**Supplied material**
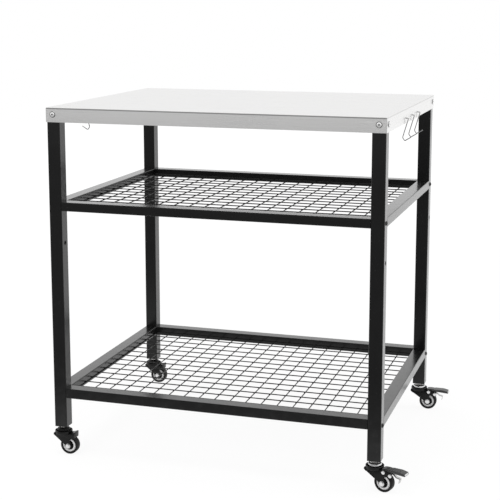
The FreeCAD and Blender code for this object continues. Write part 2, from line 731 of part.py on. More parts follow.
os.makedirs("parts", exist_ok=True)
for item in nodes:
    item.Shape.exportStep(os.path.join("parts", item.Label + ".step"))
    print(item.Label, len(item.Shape.Solids), round(item.Shape.Volume / 1000, 2), "cm3")
print(len(nodes), "nodes")
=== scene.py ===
import json
import math

import bmesh
import bpy
import numpy as np
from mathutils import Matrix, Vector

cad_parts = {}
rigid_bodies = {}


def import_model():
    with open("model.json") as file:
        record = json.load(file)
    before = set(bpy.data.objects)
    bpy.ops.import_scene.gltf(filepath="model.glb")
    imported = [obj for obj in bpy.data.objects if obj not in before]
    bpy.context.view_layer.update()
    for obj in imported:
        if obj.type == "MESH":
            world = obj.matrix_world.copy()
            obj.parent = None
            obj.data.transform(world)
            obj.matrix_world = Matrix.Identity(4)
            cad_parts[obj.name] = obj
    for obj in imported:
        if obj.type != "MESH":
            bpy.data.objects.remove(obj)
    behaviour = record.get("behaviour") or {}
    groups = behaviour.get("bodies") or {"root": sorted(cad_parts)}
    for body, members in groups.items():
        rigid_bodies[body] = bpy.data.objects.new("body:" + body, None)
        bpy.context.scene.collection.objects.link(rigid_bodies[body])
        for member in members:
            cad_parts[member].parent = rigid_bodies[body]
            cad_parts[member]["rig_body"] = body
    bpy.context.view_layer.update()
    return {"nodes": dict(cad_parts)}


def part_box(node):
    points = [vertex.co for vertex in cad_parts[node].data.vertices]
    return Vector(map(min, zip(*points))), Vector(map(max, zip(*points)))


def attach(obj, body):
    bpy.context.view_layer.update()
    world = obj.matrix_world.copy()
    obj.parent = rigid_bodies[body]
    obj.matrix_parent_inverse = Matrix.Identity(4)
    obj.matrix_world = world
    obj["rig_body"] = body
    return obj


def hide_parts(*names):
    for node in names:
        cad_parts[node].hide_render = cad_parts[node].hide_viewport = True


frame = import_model()


# The worktop is a tray of 1.5 mm stainless steel turned over: its edges are folded down, and its corners are
# welded and ground. The brushed grain runs from side to side, and from front to back on the two short skirts.
class Socket:
    """A node's output. Arithmetic on it adds Math nodes, and node() adds any other node to the same tree."""

    def __init__(self, tree, output=None):
        self.tree, self.output = tree, output

    def node(self, kind, settings=None, inputs=None, output=0):
        """A new node with its settings and its sockets' values or links; gives one of its outputs."""
        made = self.tree.nodes.new(kind)
        for name, setting in (settings or {}).items():
            setattr(made, name, setting)
        for name, item in (inputs or {}).items():
            if isinstance(item, Socket):
                self.tree.links.new(item.output, made.inputs[name])
            else:
                made.inputs[name].default_value = item
        return Socket(self.tree, made.outputs[output])

    def math(self, operation, *others):
        """A Math node whose first value is this one."""
        return self.node("ShaderNodeMath", {"operation": operation}, dict(enumerate((self, *others))))

    def __add__(self, other):
        return self.math("ADD", other)

    def __sub__(self, other):
        return self.math("SUBTRACT", other)

    def __rsub__(self, other):
        return self.math("MULTIPLY_ADD", -1, other)

    def __mul__(self, other):
        return self.math("MULTIPLY", other)

    __radd__ = __add__
    __rmul__ = __mul__

    def __abs__(self):
        return self.math("ABSOLUTE")

    def rise(self, low, high):
        """0 up to low and 1 from high, with a smooth step between."""
        return self.node("ShaderNodeMapRange", {"interpolation_type": "SMOOTHSTEP"},
                         {"Value": self, "From Min": low, "From Max": high})

    def parts(self):
        """The X, Y and Z of a vector."""
        split = self.node("ShaderNodeSeparateXYZ", inputs={"Vector": self}).output.node
        return [Socket(self.tree, output) for output in split.outputs]

    def noise(self, size, stretch=(1, 1, 1), detail=3):
        """Noise about 0.5 on a place in metres, with grains of a size, drawn out on the axes by stretch."""
        scale = [1 / (size * times) for times in stretch]
        spread = self.node("ShaderNodeMapping", {}, {"Vector": self, "Scale": scale})
        return spread.node("ShaderNodeTexNoise", {}, {"Vector": spread, "Scale": 1, "Detail": detail})

    def mixed(self, low, high):
        """A colour between two, by this share from 0 to 1."""
        return self.node("ShaderNodeMix", {"data_type": "RGBA"}, {0: self, 6: low, 7: high}, output=2)

    def bumped(self, depth):
        """A surface normal from this height, where 1 stands so many metres above 0."""
        return self.node("ShaderNodeBump", {}, {"Height": self, "Distance": depth})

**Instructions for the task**
The lines to transcribe begin at the line with "for item in" and end at the line with "cad_parts[node].hide_render = cad_parts[node].hide_viewport"; copy them exactly, both ends included.

**Problem solution**
for item in nodes:
    item.Shape.exportStep(os.path.join("parts", item.Label + ".step"))
    print(item.Label, len(item.Shape.Solids), round(item.Shape.Volume / 1000, 2), "cm3")
print(len(nodes), "nodes")
=== scene.py ===
import json
import math

import bmesh
import bpy
import numpy as np
from mathutils import Matrix, Vector

cad_parts = {}
rigid_bodies = {}


def import_model():
    with open("model.json") as file:
        record = json.load(file)
    before = set(bpy.data.objects)
    bpy.ops.import_scene.gltf(filepath="model.glb")
    imported = [obj for obj in bpy.data.objects if obj not in before]
    bpy.context.view_layer.update()
    for obj in imported:
        if obj.type == "MESH":
            world = obj.matrix_world.copy()
            obj.parent = None
            obj.data.transform(world)
            obj.matrix_world = Matrix.Identity(4)
            cad_parts[obj.name] = obj
    for obj in imported:
        if obj.type != "MESH":
            bpy.data.objects.remove(obj)
    behaviour = record.get("behaviour") or {}
    groups = behaviour.get("bodies") or {"root": sorted(cad_parts)}
    for body, members in groups.items():
        rigid_bodies[body] = bpy.data.objects.new("body:" + body, None)
        bpy.context.scene.collection.objects.link(rigid_bodies[body])
        for member in members:
            cad_parts[member].parent = rigid_bodies[body]
            cad_parts[member]["rig_body"] = body
    bpy.context.view_layer.update()
    return {"nodes": dict(cad_parts)}


def part_box(node):
    points = [vertex.co for vertex in cad_parts[node].data.vertices]
    return Vector(map(min, zip(*points))), Vector(map(max, zip(*points)))


def attach(obj, body):
    bpy.context.view_layer.update()
    world = obj.matrix_world.copy()
    obj.parent = rigid_bodies[body]
    obj.matrix_parent_inverse = Matrix.Identity(4)
    obj.matrix_world = world
    obj["rig_body"] = body
    return obj


def hide_parts(*names):
    for node in names:
        cad_parts[node].hide_render = cad_parts[node].hide_viewport = True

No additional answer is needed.